As you mention, Facebook helps us re-establish old friendships, then we can interact both online and off-line afterwards. It is all up to us.
I do enjoy HubPages more though 🙂
cocopreme says
Whenever my friends suggested I join Facebook or Myspace, I screamed and protested. Then one day I saw one of them playing the apps. I had to admit that I was interested. So, I allowed myself to be sucked into the Facebook vortex. Yes, I waste much time playing the games now, but it is time I would have wasted doing something else.
Anything can be harmful if moderation isn’t exercised. People just need to know when to log off.
Aya Hajime says
Can’t agree with you more. Anything can be misused, so it is perhaps time that we take some responsibility for our own actions.

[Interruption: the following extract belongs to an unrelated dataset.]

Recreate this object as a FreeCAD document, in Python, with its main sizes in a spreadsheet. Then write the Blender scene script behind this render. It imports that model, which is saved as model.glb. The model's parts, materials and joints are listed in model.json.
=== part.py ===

With respect to wasting time, I love this quote …
esocial says
Yep, gotta watch how often you do social networking….
quicksand says
Very interesting essay. It is the addiction that presents the real danger … I guess.
Aya Hajime says
I think all addictions can ultimately pose a danger, but as far as addictions go, the online variety isn’t too bad. I was addicted to online gaming and it didn’t actually cause me any great badness. In fact, it helped me lose some weight 🙂
I think the social dangers and loss of privacy are real, but I tend to agree with Brin in that it is an illusion now anyway. The real issue, that should be at focus is who controls that information – all of us? or just the few?
jim10 says
I started using Facebook recently and it seems great. I do see that some people ask to be my friend and I don’t know who they are. The main person I am thinking of has like 600 or so friends and just happened to go to the same high school as me. But for everyone else it was just nice to catch up with people I would consider to be acquaintances. For my good friends I actually see and talk to on the phone. But with kids I am very busy and facebook can be an extra way of contacting them. I know not to post anything too personal or incriminating so it is just for fun.
Aya Hajime says
Hmmm, maybe I should look over this artcile. It was actually my intention to point out that there is nothing wrong with Facebook 🙂 The media always makes the same old overblown gripes, until the next thing comes along for them to gripe about. There *are* some real issues though, like the ones discussed by David Brin in the Transparent Society; but that apparently is not sensational enough for media attention.